A democracy cannot succeed if it thrives on sectarian agendas, religious intolerance and an unjust socio-economic order. Why should democracy be required to favour any particular section of the society if it is a system of government that is meant for all? Such a democracy leads to a divisive society and thwarts the development of a nation. The moment democracy fails to serve the interests of a particular section; we immediately pronounce it a failure. We have not allowed it enough room to flourish; rather we have enslaved it in chains of caste, class, language, religion and countless other barriers.

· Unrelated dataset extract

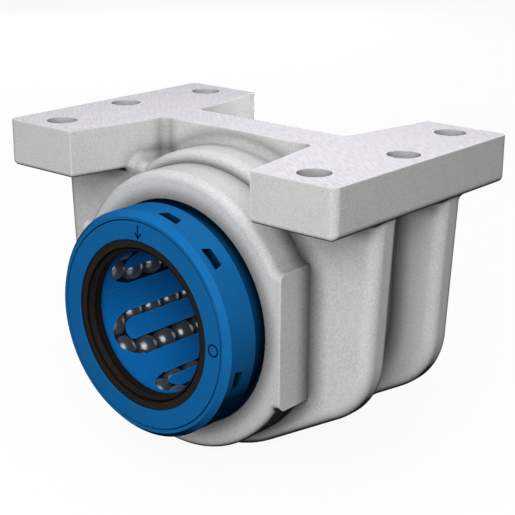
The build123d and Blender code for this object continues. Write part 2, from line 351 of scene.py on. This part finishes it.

Democracy may not be the best form of governance, but with all its flaws, it is still our best bet. We are gradually descending into a space where people are increasingly disillusioned with democracy. Their faith in the accommodative, justful and inclusive character of democracy is shaken. It reinforces a belief in an authoritarian order which they believe though not free, provides effective solutions to common problems. It is this dwindling faith that needs to be restored and it is only we the citizens who can accomplish this.

Recent debates on ‘Ghar Wapsi’, anti-conversion bill, politics of secularism show that Indian democracy is reeling under tensions. Groups are involved in a constant struggle to reclaim democracy as ‘theirs’. This involves incessant conflict over power and resources. Everyone is out to claim that democracy must work for ‘their’ interest. True democracy, however, should work for national interest, a common vision to spearhead the nation on the path towards equitable and sustainable development. Today, democracy is handicapped as it remains engulfed in clutches of religion, power, money and ideology.

Today, our democracy is hostage to majority and minority politics. We have exploited democratic institutions to serve community interests instead of employing it to serve the country. India faces many internal conflicts, rising demands of secession and lopsided development. Democracy was meant to confront these challenges, today, it is caught up in the same. After more than six decades of independence, we still ask what good has democracy achieved for the people of this country. These may be discounted as simplistic assumptions and frustrations experience by people with the system, however, it is true that we stand alienated from our democracy.

It is people who make a democracy fruitful, a democratic vision is difficult to fulfil in the absence of citizen consciousness and their owing up responsibility. Be it religious tolerance, harmony, equitable development, peaceful resolution of conflicts – democracy may not have all the answers. It is we on whom lies the onus of building mechanisms within democracy to counter challenges faced. For this, we have to let democracy be. First release it from parochial perceptions that we hold on to and let it flourish, let there be mistakes, course corrections and evolution. Indian democracy is dynamism and evolution. As citizens, our democratic endeavours should not be limited to procedural aspects of voting but extend to living democracy and being democratic each day.

Democracy does not come with a single, perfect, made for all, fit for all formula and hence miraculous expectations from it are unrealistic. There are instances of democratic success as well as of failures. It has to be accepted with its flaws. Democracy was meant to be diverse and accepting of differences both in success and failure. India is a unique democracy that comes with a mixture of caste, class, religion, ethnicity and language. Our democratic fabric is different from that of the west and we ought to preserve it with utmost care. We ought to celebrate the uniqueness in our democracy instead of striving to ape western norms. For each country, democracy adapts and functions uniquely.

For now we should celebrate the spirit of democracy and all that our nation has achieved through it, let it take its desired course to shape the country’s destiny. We should let democracy breathe!